The comfort-zone trap
When you know how to code, you retreat into code. It's comfortable and measurable. But at this stage, every week spent polishing the interface is a week not spent talking to the market. The product is almost never the bottleneck at the start: distribution is. That's exactly the lesson from the CB Insights post-mortems: you rarely fail for lack of code, almost always for lack of market. The move to make is counterintuitive when you love building: spend less time in the editor, more time with the people who have the problem.

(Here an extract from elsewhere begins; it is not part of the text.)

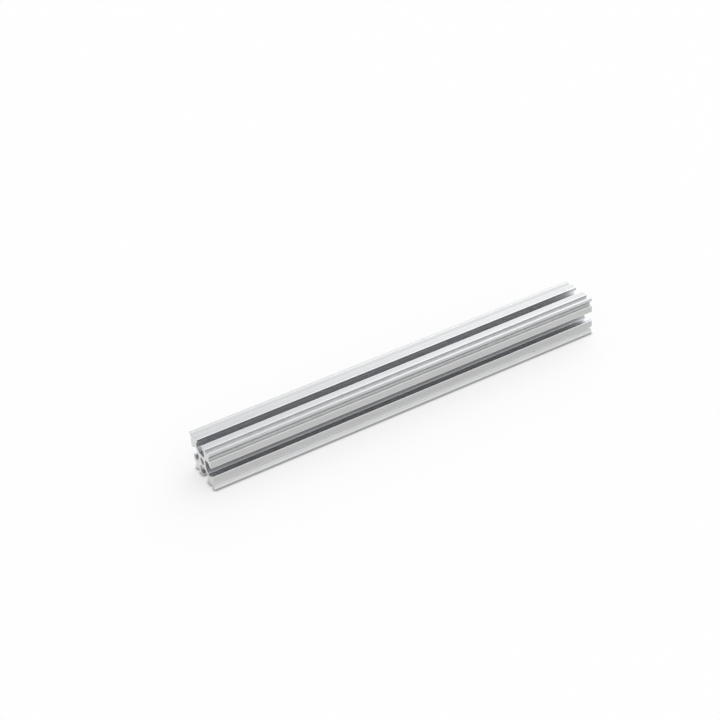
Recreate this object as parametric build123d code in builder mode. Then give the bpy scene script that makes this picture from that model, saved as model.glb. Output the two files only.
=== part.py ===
"""A straight length of T-slot aluminium profile, 15 mm square, sawn square at both ends.

Sizes are in millimetres. +Y runs along the bar, +X across it and +Z up. The origin is in the
middle of the underside, so the bar lies on the plane Z = 0.
"""

import os
from math import sqrt

from build123d import *

# Overall size
bar_width = 15.0
bar_length = 150.0

# T slot in the middle of each side: a narrow mouth between two lips, and a wider cavity behind
mouth_width = 3.4
lip_tip_thickness = 1.1
lip_root_thickness = 1.8
cavity_width = 5.8

# Core round the bore, and the four diagonal webs that carry the corners
bore_diameter = 2.6
core_wall = 1.4
web_thickness = 1.4

# Corner beads, each set off from the raised land beside it by a groove with one sloping flank
bead_width = 0.95
groove_depth = 1.1
groove_flank_width = 1.4
groove_floor_width = 0.65

# Radii left by the extrusion die
corner_radius = 0.4
land_edge_radius = 0.15
groove_radius = 0.1
cavity_radius = 0.4

# Places worked out from the sizes above, measured from the centre of the section
half = bar_width / 2
mouth_edge = mouth_width / 2
cavity_side = cavity_width / 2
cavity_floor = bore_diameter / 2 + core_wall
web_offset = web_thickness / sqrt(2)
flank_start = cavity_side + web_offset
cavity_floor_side = cavity_floor - web_offset
bead_edge = half - bead_width
groove_floor_level = half - groove_depth
groove_floor_edge = bead_edge - groove_flank_width
land_edge = groove_floor_edge - groove_floor_width

# How far a cutting outline stands outside the side that it opens
overrun = 1.0
flank_end = bead_edge + overrun * groove_flank_width / groove_depth

# T slot outline, drawn at the top side with its mouth upwards
with BuildSketch() as slot_outline:
    with BuildLine():
        Polyline(
            (0, half + overrun),
            (mouth_edge, half + overrun),
            (mouth_edge, half - lip_tip_thickness),
            (cavity_side, half - lip_root_thickness),
            (cavity_side, flank_start),
            (cavity_floor_side, cavity_floor),
            (0, cavity_floor),
        )
        mirror(about=Plane.YZ)
    make_face()
    cavity_corners = slot_outline.vertices().filter_by(lambda v: v.Y < half - lip_tip_thickness - 0.01)
    fillet(cavity_corners, cavity_radius)

# Corner groove outline: a square wall at the land, a narrow floor, a sloping flank up to the bead
with BuildSketch() as groove_outline:
    with BuildLine():
        Polyline(
            (land_edge, half + overrun),
            (land_edge, groove_floor_level),
            (groove_floor_edge, groove_floor_level),
            (flank_end, half + overrun),
            close=True,
        )
    make_face()
    floor_corners = groove_outline.vertices().group_by(Axis.Y)[0]
    fillet(floor_corners, groove_radius)
    mirror(about=Plane.YZ)


def mouth_corner(vertex):
    """Tell whether a corner of the section is the edge of a lip or of a land on one of the sides."""
    across, outward = sorted((abs(vertex.X), abs(vertex.Y)))
    on_side = abs(outward - half) < 0.001
    return on_side and min(abs(across - mouth_edge), abs(across - land_edge)) < 0.001


def bead_corner(vertex):
    """Tell whether a corner of the section is where a groove's sloping flank meets a side."""
    across, outward = sorted((abs(vertex.X), abs(vertex.Y)))
    return abs(outward - half) < 0.001 and abs(across - bead_edge) < 0.001


# Full section, with a slot and two grooves on each of the four sides
with BuildSketch() as section:
    RectangleRounded(bar_width, bar_width, corner_radius)
    with PolarLocations(0, 4):
        add(slot_outline.sketch, mode=Mode.SUBTRACT)
        add(groove_outline.sketch, mode=Mode.SUBTRACT)
    Circle(bore_diameter / 2, mode=Mode.SUBTRACT)
    fillet(section.vertices().filter_by(mouth_corner), land_edge_radius)
    fillet(section.vertices().filter_by(bead_corner), groove_radius)

# The bar, extruded both ways from its middle
across_bar = Plane(origin=(0, 0, half), x_dir=(1, 0, 0), z_dir=(0, -1, 0))
with BuildPart() as t_slot_bar:
    with BuildSketch(across_bar):
        add(section.sketch)
    extrude(amount=bar_length / 2, both=True)

t_slot_bar.part.label = "t_slot_bar"

os.makedirs("parts", exist_ok=True)
export_step(t_slot_bar.part, "parts/t_slot_bar.step")
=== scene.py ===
"""A length of square T-slot aluminium profile, clear anodised, lying on a pale studio floor.

Everything is in metres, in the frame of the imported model: +Y runs along the bar, +X across it and
+Z up, with the origin in the middle of the underside.
"""

import logging
import math
from dataclasses import dataclass, field
from enum import Enum
from typing import Any

import bpy
import numpy as np
from mathutils import Matrix, Vector
from mathutils.geometry import tessellate_polygon

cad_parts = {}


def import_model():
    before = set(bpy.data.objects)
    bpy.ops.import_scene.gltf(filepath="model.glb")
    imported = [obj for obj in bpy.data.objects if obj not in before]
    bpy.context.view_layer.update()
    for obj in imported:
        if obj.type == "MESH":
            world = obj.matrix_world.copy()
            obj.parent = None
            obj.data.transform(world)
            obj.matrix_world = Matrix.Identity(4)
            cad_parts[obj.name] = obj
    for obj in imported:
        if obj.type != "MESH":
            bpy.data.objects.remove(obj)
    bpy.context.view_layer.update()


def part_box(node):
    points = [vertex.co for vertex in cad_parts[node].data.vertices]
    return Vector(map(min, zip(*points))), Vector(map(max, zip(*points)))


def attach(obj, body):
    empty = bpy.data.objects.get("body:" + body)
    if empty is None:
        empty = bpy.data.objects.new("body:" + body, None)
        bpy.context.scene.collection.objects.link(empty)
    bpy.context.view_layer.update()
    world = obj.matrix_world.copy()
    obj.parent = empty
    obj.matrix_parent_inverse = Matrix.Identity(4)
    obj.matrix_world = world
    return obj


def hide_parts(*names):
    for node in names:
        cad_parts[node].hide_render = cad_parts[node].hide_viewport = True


log = logging.getLogger("profile")

MM = 0.001
CAD_NODE = "t_slot_bar"

# Names under which the mesh keeps how worn a place is, with painted highlight, and how much painted shade
# it gets
WEAR_AND_HIGHLIGHT_ATTRIBUTE = "wear_and_highlight_mask"
PAINTED_SHADE_ATTRIBUTE = "painted_groove_shade"

# Radius up to which an edge gets its full wear and painted highlight, and how far these reach onto the
# flats
SHARP_RADIUS = 0.15 * MM
WEAR_AND_HIGHLIGHT_REACH = 0.3 * MM

# Range that most values of a noise texture lie in
NOISE_RANGE = (0.3, 0.7)

BLACK = (0.0, 0.0, 0.0, 1.0)
SPECK_COLOUR = (0.05, 0.05, 0.05, 1.0)


class Surface(Enum):
    """The surfaces of the bar that have a finish of their own, as indices of its material slots."""

    OUTSIDE = 0
    SLOT = 1
    SAWN_END = 2
    BORE = 3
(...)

And after launch? Acquisition
Building a SaaS is half the journey. The other half, the one that decides whether the project lives or dies, is acquisition. Once your MVP is live, the priority becomes finding your first customers, then choosing the right acquisition channel for your model. If you're selling to businesses, B2B acquisition has its own rules.
Answer two questions to see where to start:
Frequently asked questions
- Do you need to know how to code to build a SaaS?
- Not anymore. No-code tools let you ship a first working product without writing any code. Knowing how to code helps later on, but it's never the factor that decides success: the real rare skill at the start is validating a need and finding your first customers.
- What is an MVP for a SaaS?
- The Minimum Viable Product is the smallest possible product that lets you learn whether people actually want your solution. It's not a watered-down v1: it's a deliberately minimal object, put quickly into the hands of real users so you can iterate on what they do, not on what they say.
- What's mistake number one when building a SaaS?
- Building for no one. CB Insights' analysis of startup post-mortems ranks poor product-market fit among the very top causes of failure. In other words, the risk isn't technical: it's spending six months coding a product no market was actually waiting for.
- How long does it take to launch a SaaS MVP?
- Weeks, not months. If your MVP is taking longer than that, it's often a sign you're adding features nobody asked for. The healthy constraint: if you're not a little embarrassed by your MVP at launch, you waited too long.